Memory leak in CPngImage
A memory leak in a surprising place
We’ve recently been doing some work switching our resources in our programs from BMP (using CBitmap) to PNG (using CPngImage).
At some point, we got around to dog-fooding, which we do with our tools all the time, and we were surprised to see memory leaks (in the form of HGLOBAL handles) in our tools being reported by Memory Validator.
We took a look and found they were coming from CPngImage::LoadFromBuffer(). Here’s the code, with the leaking lines highlighted.
BOOL CPngImage::LoadFromBuffer(LPBYTE lpBuffer, UINT uiSize) { ASSERT(lpBuffer != NULL); HGLOBAL hRes = ::GlobalAlloc(GMEM_MOVEABLE, uiSize); // this line leaks if (hRes == NULL) { return FALSE; } IStream* pStream = NULL; LPVOID lpResBuffer = ::GlobalLock(hRes); // this line leaks ASSERT (lpResBuffer != NULL); memcpy(lpResBuffer, lpBuffer, uiSize); HRESULT hResult = ::CreateStreamOnHGlobal(hRes, FALSE, &pStream); if (hResult != S_OK) { return FALSE; } if (CMFCToolBarImages::m_bMultiThreaded) { CMFCToolBarImages::m_CriticalSection.Lock(); } if (m_pImage == NULL) { m_pImage = new CImage; ENSURE(m_pImage != NULL); } m_pImage->Load(pStream); pStream->Release(); BOOL bRes = Attach(m_pImage->Detach()); if (CMFCToolBarImages::m_bMultiThreaded) { CMFCToolBarImages::m_CriticalSection.Unlock(); } return bRes; }
Verifying the memory leak
At first we thought C++ Memory Validator might have made a mistake, as it seemed unlikely that such a well used class would contain a mistake like a memory leak.

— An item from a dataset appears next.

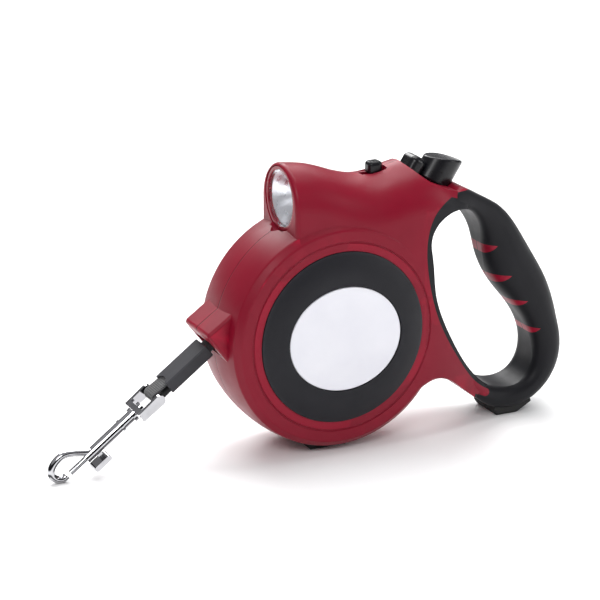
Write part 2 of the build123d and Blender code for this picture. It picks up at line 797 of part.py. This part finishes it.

To check if this was correct memory leak report or a FALSE positive we created a test program where we can repeatedly create and destroy images in rapid succession. If the leak is real the toy program will soon fail to allocate memory. If the leak is a false positive by C++ Memory Validator, the toy program will run forever with no problems. The toy program demonstrated the leak is real – after just over 65,000 loads of an image with CPngImage, all GlobalAlloc() allocations fail.
The test program allows you to repeatedly load a BMP, a PNG into CPngImage and a PNG into an svlPngImage. The image is destroyed after loading. You can specify how many times to perform the load, 1, 10, 100, 1000, 10000, 64K and 100,000 times.
We have verified that his memory leak was present in CPngImage that ships with Visual Studio.
Fixing the memory leak
The fix is to add two lines just before the return bRes; statement.
::GlobalUnlock(hRes); ::GlobalFree(hRes);
Unfortunately, CPngImage loads it data from methods that are not virtual, so we couldn’t replace them in the implementation. We created a drop-in replacement for CPngImage called svlPngImage. It’s identical to the CPngImage class with the exception that the CMFCToolBarImages calls are commented out, and the two additional lines to prevent the memory leak are added. If you’d like to use svlPngImage the source code for this drop-in replacement is in the download.
Test Program Source Code
You can download the test program source code and project files.
Update, after response from Microsoft
I was surprised when I got a reply saying this couldn’t happen because the second parameter to ::CreateStreamOnHGlobal() was TRUE. I searched my machine again, and it was FALSE. I then searched a different machine and it was TRUE. So most likely this bug did exist (and we’re using the version of Visual Studio that has it) but has been fixed in a more recent service pack. My claim that the bug was in all versions of Visual Studio was incorrect because I was checking for the absence of the memory freeing calls without checking the value passed to ::CreateStreamOnHGlobal() was FALSE. The drop-in replacement class is still valid.
If you’re using CPngImage, check CPngImage::LoadFromBuffer() and if the second parameter passed to ::CreateStreamOnHGlobal() is FALSE, use our svlPngImage class instead. Otherwise carry on as you are.
Update 2, after further response from Microsoft
Microsoft has modified this function to improve the error handling to fix a memory leak if ::CreateStreamOnHGlobal() fails, in response to this bug report, which prompted them to reexamine the function. Ironic that the report I made, although demonstrating a real bug, that bug had already been fixed, but it still prompted a fresh look at the function behaviour.